--- Start of Supplied information ---
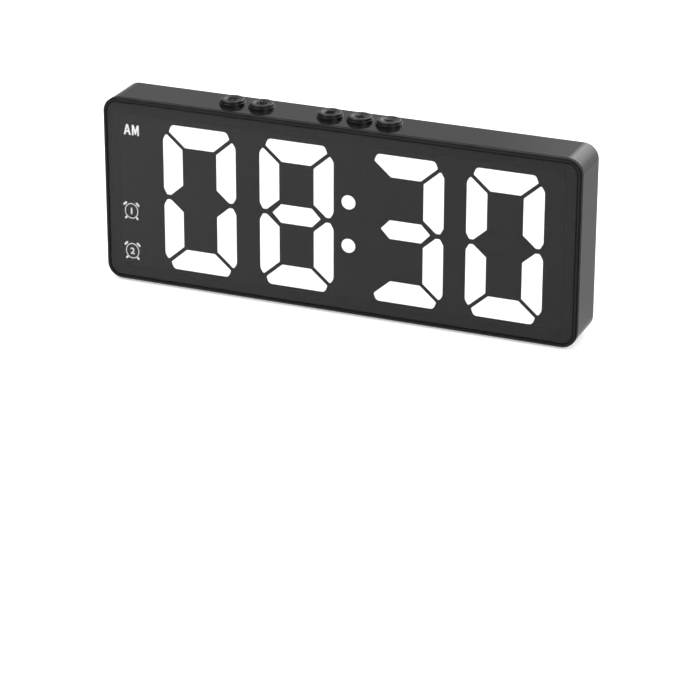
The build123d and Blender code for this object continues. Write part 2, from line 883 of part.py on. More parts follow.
# Three cells side by side in the bay, the middle one turned round
for row, name in enumerate(["cell_lower", "cell_middle", "cell_upper"]):
    cell_z, facing = cell_row(row)
    contact_x = bay_x + facing * (bay_length / 2 - contact_thickness)
    with BuildPart() as cell:
        with BuildSketch(Plane.YZ.offset(contact_x)):
            with Locations((cell_y, cell_z)):
                Circle(cell_nub_diameter / 2)
        extrude(amount=-facing * cell_nub_length)
        with BuildSketch(Plane.YZ.offset(contact_x - facing * cell_nub_length)):
            with Locations((cell_y, cell_z)):
                Circle(cell_diameter / 2)
        extrude(amount=-facing * (cell_length - cell_nub_length))
        rims = cell.edges().filter_by(GeomType.CIRCLE).filter_by(lambda edge: edge.radius > cell_nub_diameter)
        fillet(rims, cell_edge)
    cell.part.label = name
    export_step(cell.part, f"parts/{name}.step")


# Contact plates at the cells' raised ends
with BuildPart() as contact_plates:
    for row in range(3):
        cell_z, facing = cell_row(row)
        with BuildSketch(Plane.YZ.offset(bay_x + facing * bay_length / 2)):
            with Locations((cell_y, cell_z)):
                RectangleRounded(contact_size, contact_size, contact_round)
        extrude(amount=-facing * contact_thickness)
contact_plates.part.label = "contact_plates"
export_step(contact_plates.part, "parts/contact_plates.step")


# Leaf springs at the cells' flat ends: a bowed strip, hollow inside
with BuildPart() as leaf_springs:
    for row in range(3):
        cell_z, facing = cell_row(row)
        wall_x = bay_x - facing * bay_length / 2
        tip_x = wall_x + facing * (leaf_reach + contact_thickness)
        with BuildSketch(level(cell_z - leaf_width / 2)):
            with BuildLine():
                FilletPolyline(
                    (wall_x, cell_y - contact_size / 2),
                    (tip_x, cell_y - leaf_face / 2),
                    (tip_x, cell_y + leaf_face / 2),
                    (wall_x, cell_y + contact_size / 2),
                    radius=contact_round,
                    close=True,
                )
            make_face()
            with BuildLine():
                FilletPolyline(
                    (wall_x + facing * contact_thickness, cell_y - contact_size / 2 + 2 * contact_thickness),
                    (tip_x - facing * contact_thickness, cell_y - leaf_face / 2 + contact_thickness / 2),
                    (tip_x - facing * contact_thickness, cell_y + leaf_face / 2 - contact_thickness / 2),
                    (wall_x + facing * contact_thickness, cell_y + contact_size / 2 - 2 * contact_thickness),
                    radius=contact_round - contact_thickness,
                    close=True,
                )
            make_face(mode=Mode.SUBTRACT)
        extrude(amount=leaf_width)
leaf_springs.part.label = "leaf_springs"
export_step(leaf_springs.part, "parts/leaf_springs.step")


# Buttons: a dished cap in each collar with a flange under the top wall, over a switch and its plunger
for number, button_x in enumerate(button_places, start=1):
    with BuildPart() as cap:
        with BuildSketch(level(cap_bottom_z)):
            with Locations((button_x, button_y)):
                Circle(cap_stem_diameter / 2)
        extrude(amount=cap_stem)
        with BuildSketch(level(cap_bottom_z + cap_stem)):
            with Locations((button_x, button_y)):
                Circle(cap_flange_diameter / 2)
        extrude(amount=cap_flange)
        with BuildSketch(level(cap_bottom_z + cap_stem)):
            with Locations((button_x, button_y)):
                Circle(cap_diameter / 2)
        extrude(amount=cap_top_z - cap_bottom_z - cap_stem)
        fillet(cap.faces().sort_by(Axis.Z)[-1].edges(), cap_round)
        with Locations((button_x, button_y, cap_top_z - dish_depth + dish_radius)):
            Sphere(dish_radius, mode=Mode.SUBTRACT)
    cap.part.label = f"button_cap_{number}"
    export_step(cap.part, f"parts/button_cap_{number}.step")

    with BuildPart() as plunger:
        with BuildSketch(level(switch_top_z - plunger_root)):
            with Locations((button_x, button_y)):
                Circle(plunger_diameter / 2)
        extrude(amount=plunger_root + plunger_rise)
    plunger.part.label = f"switch_plunger_{number}"
    export_step(plunger.part, f"parts/switch_plunger_{number}.step")

    with BuildPart() as switch:
        with BuildSketch(level(switch_bottom_z)):
            with Locations((button_x, button_y)):
                RectangleRounded(switch_side, switch_side, switch_corner)
        extrude(amount=switch_height)
        with BuildSketch(level(switch_top_z)):
            with Locations((button_x, button_y)):
                Circle(plunger_diameter / 2 + fit_gap)
        extrude(amount=-(plunger_root + button_travel + fit_gap), mode=Mode.SUBTRACT)
        with BuildSketch(level(switch_bottom_z)):
            with Locations((button_x, button_y)):
                with GridLocations(switch_side + leg_reach, leg_spread, 2, 2):
                    Rectangle(leg_reach, leg_width)
        extrude(amount=leg_thickness)
    switch.part.label = f"switch_body_{number}"
    export_step(switch.part, f"parts/switch_body_{number}.step")


# Key board under the switches
with BuildPart() as key_board:
    with BuildSketch(level(key_board_bottom_z)):
        with Locations((key_board_x, key_board_y)):
            RectangleRounded(key_board_width, key_board_depth, corner_round)
        with Locations(*key_boss_places):
            Circle(small_screw_diameter / 2 + fit_gap, mode=Mode.SUBTRACT)
    extrude(amount=board_thickness)
key_board.part.label = "key_board"
export_step(key_board.part, "parts/key_board.step")


# Main board
with BuildPart() as main_board:
    with BuildSketch(upright(main_board_rear_y)):
        with Locations((main_board_x, main_board_z)):
            RectangleRounded(main_board_width, main_board_height, corner_round)
        with Locations(*main_post_places):
            Circle(small_screw_diameter / 2 + fit_gap, mode=Mode.SUBTRACT)
    extrude(amount=main_board_thickness)
main_board.part.label = "main_board"
export_step(main_board.part, "parts/main_board.step")


# Supply inlet: a rounded metal shell, open to the rear, with a tongue inside
with BuildPart() as supply_inlet:
    with BuildSketch(upright(main_board_rear_y)):
        with Locations((main_board_x, socket_z)):
            SlotOverall(socket_width, socket_height)
    extrude(amount=-socket_length)
    with BuildSketch(upright(main_board_rear_y + socket_floor)):
        with Locations((main_board_x, socket_z)):
            SlotOverall(socket_width - 2 * socket_wall, socket_height - 2 * socket_wall)
    extrude(amount=-(socket_length - socket_floor + overrun), mode=Mode.SUBTRACT)
    with BuildSketch(upright(main_board_rear_y + socket_floor)):
        with Locations((main_board_x, socket_z)):
            Rectangle(socket_tongue_width, socket_tongue_thickness)
    extrude(amount=-(socket_length - socket_floor - socket_recess))
supply_inlet.part.label = "supply_inlet"
export_step(supply_inlet.part, "parts/supply_inlet.step")


# Buzzer on the rear of the main board, behind the sound holes
buzzer_height = inner_rear_y - main_board_rear_y - buzzer_wall_gap
with BuildPart() as buzzer:
    with BuildSketch(upright(main_board_rear_y)):
        with Locations((main_board_x, buzzer_z)):
            Circle(buzzer_diameter / 2)
    extrude(amount=-buzzer_height)
    fillet(buzzer.faces().sort_by(Axis.Y)[-1].edges(), cell_edge)
    with BuildSketch(upright(main_board_rear_y + buzzer_height)):
        with Locations((main_board_x, buzzer_z)):
            Circle(buzzer_hole_diameter / 2)
    extrude(amount=buzzer_hole_depth, mode=Mode.SUBTRACT)
buzzer.part.label = "buzzer"
export_step(buzzer.part, "parts/buzzer.step")


# Clock chip on the front of the main board, with leads along both long sides
clock_chip_z = main_board_bottom_z + main_board_height * clock_chip_rise_share
with BuildPart() as clock_chip:
    with BuildSketch(upright(main_board_front_y)):
        with Locations((main_board_x, clock_chip_z)):
            Rectangle(clock_chip_length, clock_chip_width)
    extrude(amount=clock_chip_height)
    chamfer(clock_chip.faces().sort_by(Axis.Y)[0].edges(), clock_lead_thickness)
    with BuildSketch(upright(main_board_front_y)):
        with Locations((main_board_x, clock_chip_z)):
            with GridLocations(clock_lead_pitch, clock_chip_width + clock_lead_reach, clock_lead_count, 2):
                Rectangle(clock_lead_width, clock_lead_reach)
    extrude(amount=clock_lead_thickness)
clock_chip.part.label = "clock_chip"
export_step(clock_chip.part, "parts/clock_chip.step")


# Quartz crystal can
with BuildPart() as quartz_crystal:
    with BuildSketch(upright(main_board_front_y)):
        with Locations((main_board_x - crystal_side, main_board_bottom_z + crystal_rise)):
            SlotOverall(crystal_length, crystal_width)
    extrude(amount=crystal_height)
    fillet(quartz_crystal.faces().sort_by(Axis.Y)[0].edges(), cell_edge)
quartz_crystal.part.label = "quartz_crystal"
export_step(quartz_crystal.part, "parts/quartz_crystal.step")


# Capacitor: a can on a square base, with a groove rolled round it
with BuildPart() as capacitor:
    with BuildSketch(upright(main_board_rear_y)):
        with Locations((main_board_x + capacitor_side, main_board_bottom_z + capacitor_rise)):
            RectangleRounded(capacitor_base, capacitor_base, cell_edge)
    extrude(amount=-capacitor_base_height)
    with BuildSketch(upright(main_board_rear_y + capacitor_base_height)):
        with Locations((main_board_x + capacitor_side, main_board_bottom_z + capacitor_rise)):
            Circle(capacitor_diameter / 2 - capacitor_groove)
    extrude(amount=-2 * capacitor_groove)
    with BuildSketch(upright(main_board_rear_y + capacitor_base_height + 2 * capacitor_groove)):
        with Locations((main_board_x + capacitor_side, main_board_bottom_z + capacitor_rise)):
            Circle(capacitor_diameter / 2)
    extrude(amount=-(capacitor_height - capacitor_base_height - 2 * capacitor_groove))
    fillet(capacitor.faces().sort_by(Axis.Y)[-1].edges(), capacitor_groove)
capacitor.part.label = "capacitor"
export_step(capacitor.part, "parts/capacitor.step")


# Header between the main board and the display board, its two halves pushed together
header_z = main_board_bottom_z + main_board_height * header_rise_share
header_span = main_board_front_y - board_rear_y
with BuildPart() as board_header:
    with BuildSketch(upright(main_board_front_y)):
        with Locations((main_board_x, header_z)):
            Rectangle(header_length, header_width)
    extrude(amount=header_span)
    with BuildSketch(upright(main_board_front_y - header_span / 2 + header_split / 2)):
        with Locations((main_board_x, header_z)):
            Rectangle(header_length + overrun, header_width + overrun)
            Rectangle(
                header_length - 2 * header_split,
                header_width - 2 * header_split,
                mode=Mode.SUBTRACT,
            )
    extrude(amount=header_split, mode=Mode.SUBTRACT)
board_header.part.label = "board_header"
export_step(board_header.part, "parts/board_header.step")


def screw_group(seat, places, head_diameter, head_height, shank_diameter, length, slot, slot_depth):
    """Add screws whose heads lie on the seat plane, on its facing side, and whose shanks run behind it."""
    with BuildSketch(seat) as heads:
        with Locations(*places):
            Circle(head_diameter / 2)
    extrude(heads.sketch, amount=head_height)
    with BuildSketch(seat) as shanks:
        with Locations(*places):
            Circle(shank_diameter / 2)
    extrude(shanks.sketch, amount=-length)
    with BuildSketch(seat.offset(head_height)) as slots:
        for turn in (0, 90):
            with Locations(*places):
                Rectangle(head_diameter - slot, slot, rotation=turn)
    extrude(slots.sketch, amount=-slot_depth, mode=Mode.SUBTRACT)


# Corner screws, sunk deep in the rear of the housing
rear_view = Plane(origin=(0, seat_y, 0), x_dir=(-1, 0, 0), z_dir=(0, 1, 0))
with BuildPart() as housing_screws:
    screw_group(
        rear_view,
        [(-x, z) for x, z in boss_places],
        screw_head_diameter,
        screw_head_height,
        screw_diameter,
        tube_end + screw_grip,
        screw_slot,
        screw_slot_depth,
    )
housing_screws.part.label = "housing_screws"
export_step(housing_screws.part, "parts/housing_screws.step")


# Screws of the main board, from the front into its posts
with BuildPart() as main_board_screws:
    screw_group(
        upright(main_board_front_y),
        main_post_places,
        small_head_diameter,
        small_head_height,
        small_screw_diameter,
        main_board_thickness + small_screw_grip,
        small_screw_slot,
        small_slot_depth,
    )
main_board_screws.part.label = "main_board_screws"
export_step(main_board_screws.part, "parts/main_board_screws.step")


# Screws of the key board, from below into its bosses
under_view = Plane(origin=(0, 0, key_board_bottom_z), x_dir=(1, 0, 0), z_dir=(0, 0, -1))
with BuildPart() as key_board_screws:
    screw_group(
        under_view,
        [(x, -y) for x, y in key_boss_places],
        small_head_diameter,
        small_head_height,
        small_screw_diameter,
        board_thickness + small_screw_grip,
        small_screw_slot,
        small_slot_depth,
    )
key_board_screws.part.label = "key_board_screws"
export_step(key_board_screws.part, "parts/key_board_screws.step")


# Foot pads
for name, place in pad_places.items():
    with BuildPart() as pad:
        with BuildSketch(level(0)):
            with Locations(place):
                SlotOverall(pad_length, pad_width)
        extrude(amount=foot_height + pad_sink)
    pad.part.label = name
    export_step(pad.part, f"parts/{name}.step")
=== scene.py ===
import functools
import math

import bpy
from mathutils import Euler, Matrix, Vector


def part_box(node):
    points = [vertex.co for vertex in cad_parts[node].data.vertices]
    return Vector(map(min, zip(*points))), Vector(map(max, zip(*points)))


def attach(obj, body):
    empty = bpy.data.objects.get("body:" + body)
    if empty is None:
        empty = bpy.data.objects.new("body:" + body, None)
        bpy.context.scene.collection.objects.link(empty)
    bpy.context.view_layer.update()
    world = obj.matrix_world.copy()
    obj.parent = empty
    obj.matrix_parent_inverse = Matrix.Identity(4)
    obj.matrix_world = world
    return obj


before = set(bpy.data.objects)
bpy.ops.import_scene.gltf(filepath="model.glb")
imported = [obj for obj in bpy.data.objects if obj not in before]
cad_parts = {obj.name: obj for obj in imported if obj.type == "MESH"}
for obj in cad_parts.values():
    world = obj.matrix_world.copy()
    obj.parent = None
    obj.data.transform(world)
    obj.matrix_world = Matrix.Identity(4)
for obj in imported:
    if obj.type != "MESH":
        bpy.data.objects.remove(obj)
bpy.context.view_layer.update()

bl_info = {
    "name": "Lit Numeral Desk Clock",
    "version": (1, 0, 0),
    "blender": (4, 5, 0),
    "location": "3D View > Sidebar > Desk Clock",
    "description": "Surface finishes, lit signs, button marks and a plain studio for a slim desk clock",
    "category": "Object",
}

MM = 0.001
CORNER = 5 * MM  # radius of the clock's corners, seen from the front
ON_PLANE = 0.06 * MM  # how near to a plane a place counts as lying on it
WHITE = (1.0, 1.0, 1.0)
BLACK_PLASTIC = (0.02, 0.02, 0.021)
NUMERALS = ["segments_hour_tens", "segments_hour_units", "segments_minute_tens", "segments_minute_units"]
CELLS = ["cell_lower", "cell_middle", "cell_upper"]
BUTTONS = range(1, 6)


# Sizes, colours and light that a user would change

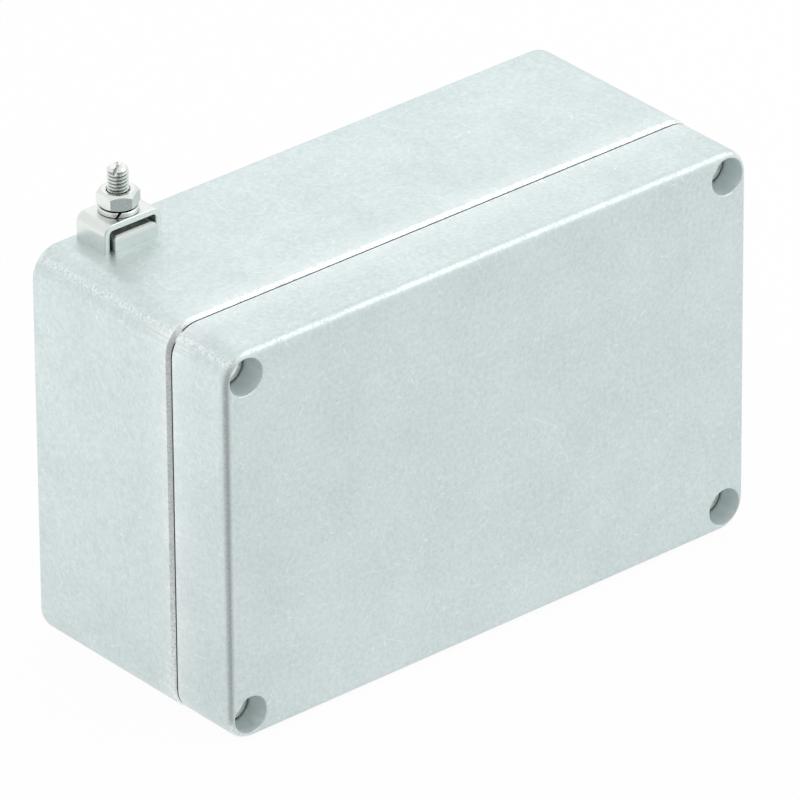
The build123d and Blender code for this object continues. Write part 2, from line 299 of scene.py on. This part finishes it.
def specks(tree, place):
    """Small bright dots, one in some cells of a 3-D pattern."""
    cells = add_node(
        tree, "ShaderNodeTexVoronoi", {"Vector": place, "Scale": 1 / speck_cell, "Randomness": 1.0}
    )
    dice = add_node(tree, "ShaderNodeSeparateColor", {0: cells.outputs["Color"]}).outputs
    size = ranged(tree, dice[0], 0.55, 1.0, 0.0, 0.2)
    dot = calc(tree, "LESS_THAN", cells.outputs["Distance"], size)
    return calc(tree, "MULTIPLY", dot, dice[1])


print("mottle", mottle_size, "mm, specks about", speck_cell, "mm apart")

# %% [markdown]
# Beside the parting line the casting flash was ground off along the depth of the box, which leaves
# short brushed marks at the corners. A zone below says how far from the line its marks have faded
# out, and how near to it they are at full strength. A thin dark line of painted shade runs along
# the rear edge of the lid, just ahead of the line, where the joint would lie in shade. The box is
# the same on both sides of its middle, so a place without its signs stands for both ends, for top
# and bottom, and for all four screw pockets.

# %% Beside the parting line and in the screw pockets
brushed_zone, pale_zone, ground_zone = (9.0, 2.0), (7.0, 0.5), (3.5, 0.5)
# Where the line of painted shade on the lid's rear edge lies, ahead of the parting line, and its
# half width, in mm.
joint_shade_ahead, joint_shade_half_width = 0.45, 0.17
lid_skin, soft_step = 1.0, 0.2
pocket_radius, pocket_rim = 3.7, 0.15


def ground_marks(tree, place, corner):
    """Brushed marks along the depth, strongest on the corners beside the parting line."""
    depth = add_node(tree, "ShaderNodeSeparateXYZ", {0: place}).outputs[1]
    from_line = calc(tree, "ABSOLUTE", calc(tree, "SUBTRACT", depth, parting_line / mm))
    near = ranged(tree, from_line, *brushed_zone)
    beside = ranged(tree, from_line, *pale_zone)
    close = ranged(tree, from_line, *ground_zone)
    lines = patches(tree, place, 0.35, detail=2.0, stretch=(1, 24, 1))
    broken = patches(tree, place, 5.0, detail=2.0)
    where = calc(tree, "MAXIMUM", calc(tree, "MULTIPLY", near, corner), close)
    weight = calc(tree, "MULTIPLY", where, ranged(tree, broken, 0.35, 0.6))
    return calc(tree, "MULTIPLY", weight, ranged(tree, lines, 0.42, 0.66)), beside


def screw_pockets(tree, place, facing):
    """One on the walls of the four pockets that the lid screws sit in."""
    parts = without_signs(tree, place)
    flat = add_node(tree, "ShaderNodeCombineXYZ", {0: parts[0], 2: parts[2]}).outputs[0]
    screw = middle("lid_screw_top_right") / mm
    axis = (abs(screw.x), 0.0, abs(screw.z))
    from_axis = add_node(
        tree, "ShaderNodeVectorMath", {0: flat, 1: axis}, operation="DISTANCE"
    ).outputs["Value"]
    forwards = add_node(tree, "ShaderNodeSeparateXYZ", {0: facing}).outputs[1]
    upright = ranged(tree, calc(tree, "ABSOLUTE", forwards), 0.6, 0.4)
    mouth = pocket_radius + pocket_rim
    inside = ranged(tree, from_axis, mouth + 0.1, mouth)
    return calc(tree, "MULTIPLY", inside, upright)


def painted_joint_shade(tree, place):
    """Painted shade on the rear edge of the lid, a dark line all round beside the parting line."""
    parts = without_signs(tree, place)
    line = abs(parting_line / mm) + joint_shade_ahead
    from_line = calc(tree, "ABSOLUTE", calc(tree, "SUBTRACT", parts[1], line))
    end, top = lid_high.x / mm - lid_skin, lid_high.z / mm - lid_skin
    outside = calc(
        tree,
        "MAXIMUM",
        ranged(tree, parts[0], end - soft_step, end + soft_step),
        ranged(tree, parts[2], top - soft_step, top + soft_step),
    )
    thin = ranged(tree, from_line, joint_shade_half_width + 0.03, joint_shade_half_width - 0.03)
    return calc(tree, "MULTIPLY", thin, outside)


print("ground beside", round(parting_line / mm, 1), "mm, pockets", 2 * pocket_radius, "mm wide")

# %% [markdown]
# The finish puts these places together. The metal's own colour is a blend of two pale greys. Marks,
# rubbed ridges and edges move it towards white, and gaps towards a dark green-grey as painted
# shade.
# The stones don't reach into the screw pockets, so their walls keep the matte skin of the casting
# and are less like a mirror. Their colour is also painted paler, as painted light that lifts their
# shade. A fine relief goes with the colour, because a scratch is a groove.

# %% Tumbled die-cast aluminium
pocket_metallic = 0.42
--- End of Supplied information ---
_What is being asked:_ Every line of the records that includes the word "context" should be gathered.

_Task answer:_
        bpy.context.scene.collection.objects.link(empty)
    bpy.context.view_layer.update()
bpy.context.view_layer.update()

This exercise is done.